** TASK DIRECTIONS **
The entries that follow should be written out exactly.

** Items from a data source **
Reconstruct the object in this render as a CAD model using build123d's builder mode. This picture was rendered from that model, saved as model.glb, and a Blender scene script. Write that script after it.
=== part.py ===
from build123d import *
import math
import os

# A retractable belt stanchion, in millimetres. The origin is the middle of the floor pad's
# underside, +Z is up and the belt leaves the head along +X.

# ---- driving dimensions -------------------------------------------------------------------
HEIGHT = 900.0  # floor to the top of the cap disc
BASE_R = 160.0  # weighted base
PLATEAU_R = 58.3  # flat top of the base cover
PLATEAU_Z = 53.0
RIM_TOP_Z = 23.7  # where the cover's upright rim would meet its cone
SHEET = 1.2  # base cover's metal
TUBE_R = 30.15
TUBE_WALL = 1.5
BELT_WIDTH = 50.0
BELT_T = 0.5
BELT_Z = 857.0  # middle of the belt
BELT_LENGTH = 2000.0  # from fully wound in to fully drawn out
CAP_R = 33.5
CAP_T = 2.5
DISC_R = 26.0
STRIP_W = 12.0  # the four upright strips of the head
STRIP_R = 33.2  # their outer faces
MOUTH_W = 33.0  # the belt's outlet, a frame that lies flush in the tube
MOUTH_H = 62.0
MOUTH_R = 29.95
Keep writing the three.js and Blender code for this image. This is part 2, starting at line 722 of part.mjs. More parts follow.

** COMPLETE OUTPUT **
Reconstruct the object in this render as a CAD model using build123d's builder mode. This picture was rendered from that model, saved as model.glb, and a Blender scene script. Write that script after it.
=== part.py ===
from build123d import *
import math
import os

# A retractable belt stanchion, in millimetres. The origin is the middle of the floor pad's
# underside, +Z is up and the belt leaves the head along +X.

# ---- driving dimensions -------------------------------------------------------------------
HEIGHT = 900.0  # floor to the top of the cap disc
BASE_R = 160.0  # weighted base
PLATEAU_R = 58.3  # flat top of the base cover
PLATEAU_Z = 53.0
RIM_TOP_Z = 23.7  # where the cover's upright rim would meet its cone
SHEET = 1.2  # base cover's metal
TUBE_R = 30.15
TUBE_WALL = 1.5
BELT_WIDTH = 50.0
BELT_T = 0.5
BELT_Z = 857.0  # middle of the belt
BELT_LENGTH = 2000.0  # from fully wound in to fully drawn out
CAP_R = 33.5
CAP_T = 2.5
DISC_R = 26.0
STRIP_W = 12.0  # the four upright strips of the head
STRIP_R = 33.2  # their outer faces
MOUTH_W = 33.0  # the belt's outlet, a frame that lies flush in the tube
MOUTH_H = 62.0
MOUTH_R = 29.95
Keep writing the three.js and Blender code for this image. This is part 2, starting at line 722 of part.mjs. More parts follow.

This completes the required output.